(Scripts that build objects)

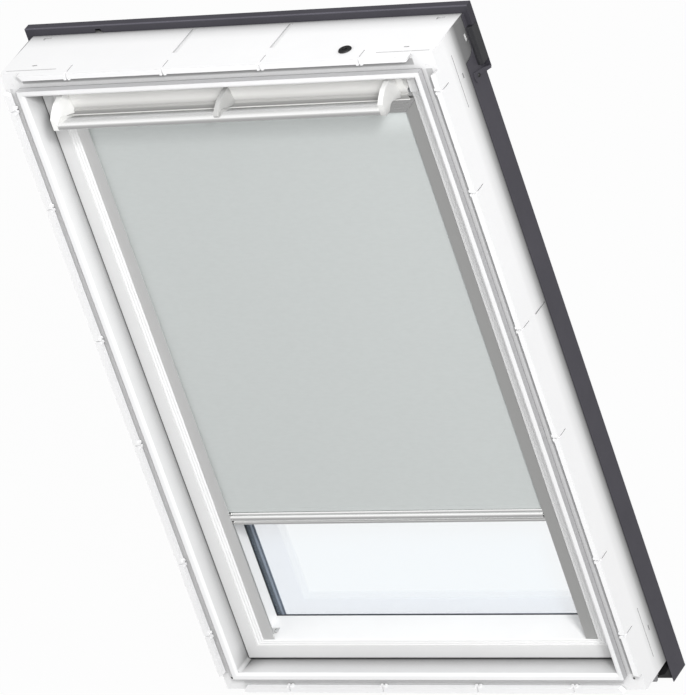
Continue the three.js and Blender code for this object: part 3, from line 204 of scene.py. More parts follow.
# %% [markdown]
# The thin dark lines beside the frame's walls tell where the main lamp stands: to the right, in
# front and above. It lights the front, the top and the right side alike, and its shadows fall
# only into the grooves. A sun would make them sharp everywhere. Here a broad area lamp keeps
# them soft, and a smaller one beside it gives them a clear core.


# %% Lamps
def soft_lamp(name, at, size, watts):
    """A square lamp that faces the middle of the window."""
    data = bpy.data.lights.new(name, "AREA")
    data.shape = "SQUARE"
    data.size = size
    data.energy = watts
    lamp = bpy.data.objects.new(name, data)
    scene.collection.objects.link(lamp)
    away = Vector(at) - looks_at
    lamp.matrix_world = Matrix.Translation(at) @ away.to_track_quat("Z", "Y").to_matrix().to_4x4()
    return lamp


for lamp in (
    soft_lamp("broad_lamp", at=(4.70, -5.19, 4.51), size=2.4, watts=355),
    soft_lamp("crisp_lamp", at=(4.77, -4.32, 5.37), size=0.9, watts=221),
):
    print(lamp.name, lamp.data.energy, "W")

# %% [markdown]
# ## Floor
# A plain pale floor lies at the window's lowest point. An ordinary white floor would look grey
# beside the white surroundings. To the camera most of this one is therefore plain white, and a
# small share of matt floor is mixed in, which lets the object's shadow show faintly. Metal
# mirrors it as a mid grey, as it would a studio floor that lies outside the light.

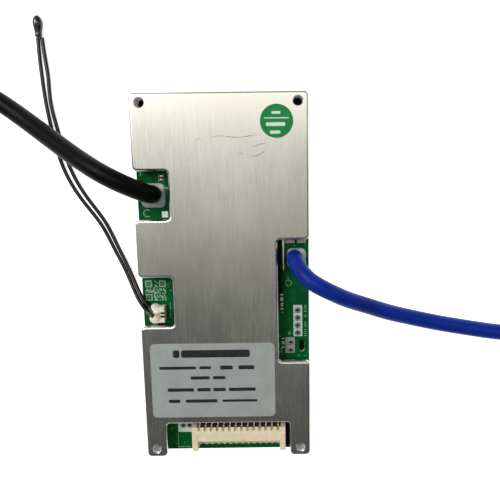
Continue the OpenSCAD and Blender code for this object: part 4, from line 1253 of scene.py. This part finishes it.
def addSilkscreen():
    # faint marks, then white and grey squares with windows round the pads, all prisms a hair high
    v, pads = silkShape, padShape
    low, high = boardTop + 0.002, boardTop + v["lift"]
    faint = []
    for corners in v["bars"]:
        x0, y0, x1, y1 = np.sort(np.reshape(corners, (2, 2)), axis=0).ravel()
        faint.append(thinPrism(bar(x0, y0, x1, y1), [], low, high))
    faint += [thinPrism(arcBand(*arc), [], low, high) for arc in v["arcs"]]
    x, y, cell = codeCells()
    faint += [thinPrism(bar(a, b, a + cell, b + cell), [], low, high) for a, b in zip(x, y)]
    addParts("smallPrint", faint, "circuit_board", materialNames=["faintInk"])
    x0, y0, x1, y1 = v["headerFour"]
    edges, gap = np.linspace(y0, y1, 5), pads["rowGap"]
    parts = [windowed((x0, a + gap, x1, b - gap), [middle], pads["rowWindow"], low, high)
             for a, b, middle in zip(edges[:-1], edges[1:], pads["row"][::-1])]
    parts.append(windowed(v["testBlock"], pads["front"], pads["frontWindow"], low, high))
    addParts("silkPrint", parts, "circuit_board", materialNames=["silkscreen"])
    x0, y0, x1, y1 = v["headerTwo"]
    split, gap = (y0 + y1) / 2, pads["pairGap"]
    back, front = pads["pair"]
    parts = [windowed((x0, y0, x1, split - gap), [front], pads["pairWindow"], low, high),
             windowed((x0, split + gap, x1, y1), [back], pads["pairWindow"], low, high)]
    addParts("greyPrint", parts, "circuit_board", materialNames=["greyInk"])


def addHeaderRings():
    # plated rings: a low rounded land round each drilled hole, its barrel going down the hole in painted
    # shade
    v = padShape
    profile = [(radius, boardTop + above) for radius, above in v["profile"]]
    barrel = v["barrelRows"] * v["sides"]
    parts, kinds = [], []
    for place in v["row"] + v["pair"] + v["front"]:
        points, faces = lathe(profile, place, v["sides"])
        parts.append((points, [f[::-1] for f in faces]))
        kinds += [1] * barrel + [0] * (len(faces) - barrel)
    addParts("headerRings", parts, "solder", kinds, ["platedHole", "darkBarrel"], 50, ["header_pads"])


# labels: films with a faintly raised rim, and plain bars of ink

# heights above the plate of a film's foot and top, its rounded rim, and the ink's heights above the film
filmShape = {"low": 0.004, "top": 0.105, "rim": 0.05, "ink": (0.001, 0.012)}
labelShape = {
    "middle": (-4.35, -32), "size": (40, 25), "corner": 1.6,
    # y of the middle, height, and where each word's bar starts and ends
    "lines": [(-22.9, 2.5, [(-17.0, -14.9), (-14.4, 7.7)]),
              (-27.6, 1.0, [(-21.6, -9.7), (-8.7, -4.9)]), (-27.6, 1.35, [(-2.0, 2.1), (3.9, 9.0)]),
              (-31.0, 1.05, [(-11.6, -5.4), (-4.4, -0.4)]),
              (-35.05, 1.15, [(-19.2, -10.7), (-9.6, -5.3), (-4.4, -0.4), (0.6, 9.3)]),
              (-38.9, 1.1, [(-19.0, -15.3), (-13.5, -3.2)]), (-38.9, 0.8, [(-1.6, 9.8)])],
}
stickerShape = {
    "middle": (17.3, 49.6), "radius": 5.0, "divider": (-3.7, 0.72, 3.7, 1.02),
    "lines": [(2.45, 0.8, [(-1.5, 1.2)]), (-0.95, 1.1, [(-3.2, 2.6)]), (-3.3, 0.95, [(-2.0, 1.1)])],
}


def filmOf(loop, outward):
    # a film on the plate: upright walls, a rim rounded over, and a flat top
    low, high, rim = plateTop + filmShape["low"], plateTop + filmShape["top"], filmShape["rim"]
    profile = [(0.0, low), (0.0, high - rim), (rim * 0.3, high - rim * 0.3), (rim, high)]
    wall = wallAlong(loop, outward, profile)
    cap = flatFill([loop - outward * rim], high, True)
    return joined([wall, cap])


def wordBars(lines, middle, low, high):
    # plain bars with rounded ends where words would stand
    parts = []
    for y, height, words in lines:
        y0, y1 = middle[1] + y - height / 2, middle[1] + y + height / 2
        for x0, x1 in words:
            radius = min(height, x1 - x0) * 0.3
            loop = roundedBar(middle[0] + x0, y0, middle[0] + x1, y1, radius)[0]
            parts.append(thinPrism(loop, [], low, high))
    return parts


def addLabels():
    # two films on the plate, and bars of ink a hair above them
    low, high = [plateTop + filmShape["top"] + above for above in filmShape["ink"]]
    v = labelShape
    x, y = v["middle"]
    a, b = np.array(v["size"]) / 2
    film = filmOf(*roundedBar(x - a, y - b, x + a, y + b, v["corner"], 7))
    addPiece("greyLabel", *film, "label_film", sharpAngle=40, replaced=["label"])
    parts = wordBars(v["lines"], (0, 0), low, high)
    addParts("labelPrint", parts, "label_film", materialNames=["labelInk"])
    v = stickerShape
    middle = np.array(v["middle"])
    angle = np.linspace(0, 2 * np.pi, 96, endpoint=False)
    outward = np.stack([np.cos(angle), np.sin(angle)], 1)
    film = filmOf(middle + v["radius"] * outward, outward)
    addPiece("greenLabel", *film, "sticker_film", sharpAngle=40, replaced=["sticker"])
    x0, y0, x1, y1 = v["divider"]
    parts = [thinPrism(bar(*(middle + (x0, y0)), *(middle + (x1, y1))), [], low, high)]
    parts += wordBars(v["lines"], middle, low, high)
    addParts("greenLabelPrint", parts, "sticker_film", materialNames=["stickerInk"])


# painted shade: flat dark films for the shadow beside the right notch's wall, beside the socket and behind
# the slot
paintedShadeShape = {
    "beside": [(16.6, 13.9), (16.6, -10.5), (19.6, -10.5), (19.6, -2.0), (19.2, 0.5), (18.5, 3.4),
               (18.1, 13.9)],
    "socketSide": [(18.95, -46.5), (18.95, -57.6), (20.9, -57.6), (20.9, -46.5)],
    "heights": (0.003, 0.05),
    # middle, width and length of the film behind the slot, and its heights above the board's underside
    "slot": (24.6, -22.5, 1.7, 4.0), "slotHeights": (0.05, 0.2),
}


def addPaintedShade():
    # thin films of painted shade where little light reaches: the one beside the notch fades
    # to the board's green, those beside the socket and behind the slot stay dark
    v = paintedShadeShape
    low, high = v["heights"]
    parts = [thinPrism(v[key], [], boardTop + low, boardTop + high) for key in ("beside", "socketSide")]
    x, y, width, length = v["slot"]
    loop = roundedBar(x - width / 2, y - length / 2, x + width / 2, y + length / 2, width / 2 - 0.01)[0]
    low, high = v["slotHeights"]
    parts.append(thinPrism(loop, [], boardLow[2] + low, boardLow[2] + high))
    kinds = [min(k, 1) for k, (_, faces) in enumerate(parts) for _ in faces]
    addParts("paintedShadeFilm", parts, "circuit_board", kinds, ["besideShade", "deepShade"])


scratchShape = {
    "lines": [[(-2.7, 45.0), (0.2, 45.45), (3.1, 45.1), (6.2, 44.95), (9.2, 45.35), (12.7, 45.7)],
              [(9.6, 42.0), (11.4, 42.5), (13.2, 42.95), (14.3, 42.8)],
              [(8.6, 39.6), (10.2, 39.3), (11.8, 39.7), (13.2, 40.5), (13.8, 41.7)],
              [(-7.6, 44.1), (-6.2, 44.7), (-5.4, 44.5)], [(5.4, 39.9), (6.6, 40.2), (7.3, 39.8)]],
    "width": [0.20, 0.24, 0.22, 0.14, 0.16], "step": 0.3, "lift": 0.006,
}


def addScratches():
    # hair-thin ribbons that lie on the plate, tapering to nothing at both ends
    v = scratchShape
    parts = []
    for line, width in zip(v["lines"], v["width"]):
        path = smoothPath(np.column_stack([np.array(line), np.zeros(len(line))]), v["step"])
        way = unitRows(np.gradient(path, axis=0))
        across = np.column_stack([-way[:, 1], way[:, 0], np.zeros(len(way))])
        share = np.linspace(0, 1, len(path))
        uneven = 0.55 + 0.45 * np.abs(np.sin(9 * share + width * 20))
        half = width / 2 * np.sin(np.pi * share) ** 0.5 * uneven
        rows = np.stack([path - half[:, None] * across, path + half[:, None] * across], 1)
        rows[..., 2] = plateTop + v["lift"]
        faces = [f[::-1] for f in gridFaces(len(path), 2).tolist()]
        parts.append((rows.reshape(-1, 3), faces))
    addParts("scratchMarks", parts, "plate", materialNames=["scratch"])


def dressNodes():
    # CAD nodes that stay get their slot's material
    slotOf = {
        "transistor_leads": "tinned_copper", "monitor_leads": "tinned_copper",
        "controller_leads": "tinned_copper",
        "balance_switches": "chip_body", "balance_switch_leads": "tinned_copper",
    }
    for nodeName, slotName in slotOf.items():
        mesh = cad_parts[nodeName].data
        mesh.materials.clear()
        mesh.materials.append(materials[slotName])


floorSettings = {
    "half": 3.0, "glow": 0.75, "dark": (0.03, 0.03, 0.03), "pale": (0.92, 0.92, 0.92),
    # half the width and length of the patch of painted shade under the board, in millimetres
    "patch": (26.3, 57.8),
}


def addFloor():
    # pale and glowing where |x| or |y| is beyond the patch, painted shade under the board
    v = floorSettings
    half = v["half"]
    mesh = bpy.data.meshes.new("floor")
    corners = [(-half, -half, 0), (half, -half, 0), (half, half, 0), (-half, half, 0)]
    mesh.from_pydata(corners, [], [(0, 1, 2, 3)])
    mesh.materials.append(materials["floor"])
    floorPiece = bpy.data.objects.new("floor", mesh)
    scene.collection.objects.link(floorPiece)
    tree = materials["floor"].node_tree
    spot = addNode(tree, "ShaderNodeSeparateXYZ", {0: addNode(tree, "ShaderNodeTexCoord").outputs["Object"]})
    beyond = [mathOf(tree, "GREATER_THAN", mathOf(tree, "ABSOLUTE", spot.outputs[k]), v["patch"][k] * mm)
              for k in range(2)]
    beside = mathOf(tree, "MAXIMUM", *beyond)
    fill(tree, tree.nodes["Principled BSDF"], {
        "Base Color": mixOf(tree, beside, v["dark"], v["pale"]), "Emission Color": (1, 1, 1, 1),
        "Emission Strength": mathOf(tree, "MULTIPLY", beside, v["glow"]),
    })


stages = [addCamera, addLights, addCords, addPlate, addSoftCopies, addBusBars, addShunts, addSocket,
          addTailSolder, addMounds, addSensorSocket, addGlue, addWireStubs, addSpacers, addSilkscreen,
          addHeaderRings, addLabels, addPaintedShade, addScratches, dressNodes, addFloor]
for stage in stages:
    stage()
    print("done:", stage.__name__)
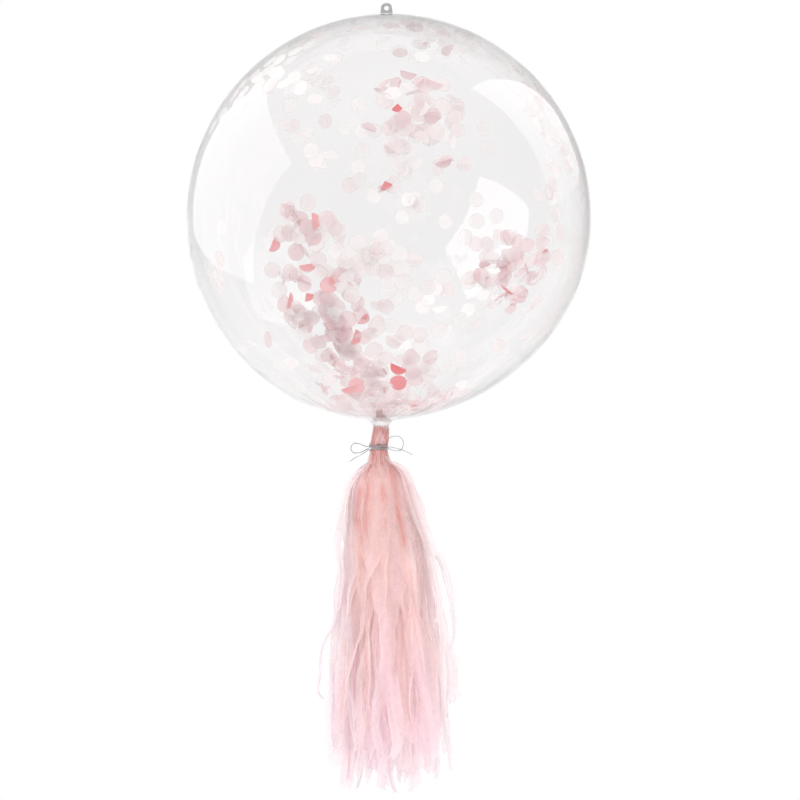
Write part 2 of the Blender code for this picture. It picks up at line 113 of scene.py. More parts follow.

== Task description ==
Only the lines from the beginning of the material to the line containing "return lamp" should be echoed, verbatim and in full.

== Completed task ==
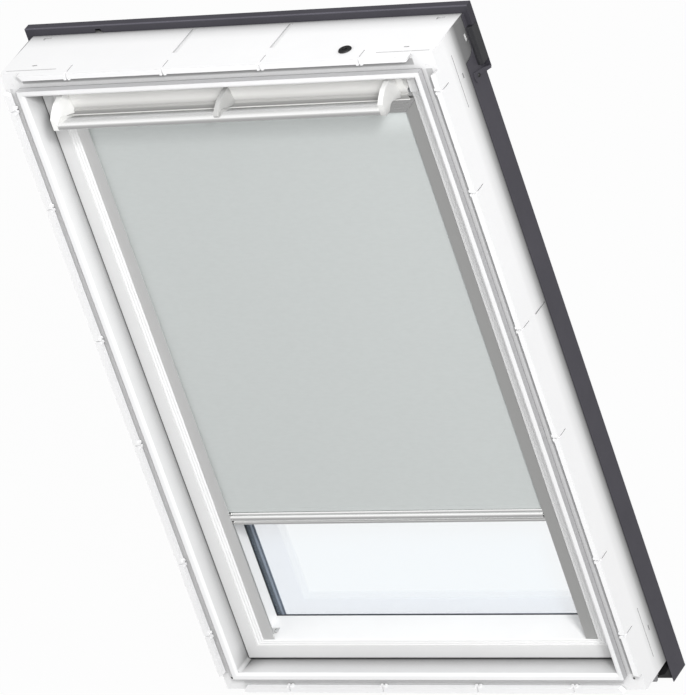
Continue the three.js and Blender code for this object: part 3, from line 204 of scene.py. More parts follow.
# %% [markdown]
# The thin dark lines beside the frame's walls tell where the main lamp stands: to the right, in
# front and above. It lights the front, the top and the right side alike, and its shadows fall
# only into the grooves. A sun would make them sharp everywhere. Here a broad area lamp keeps
# them soft, and a smaller one beside it gives them a clear core.


# %% Lamps
def soft_lamp(name, at, size, watts):
    """A square lamp that faces the middle of the window."""
    data = bpy.data.lights.new(name, "AREA")
    data.shape = "SQUARE"
    data.size = size
    data.energy = watts
    lamp = bpy.data.objects.new(name, data)
    scene.collection.objects.link(lamp)
    away = Vector(at) - looks_at
    lamp.matrix_world = Matrix.Translation(at) @ away.to_track_quat("Z", "Y").to_matrix().to_4x4()
    return lamp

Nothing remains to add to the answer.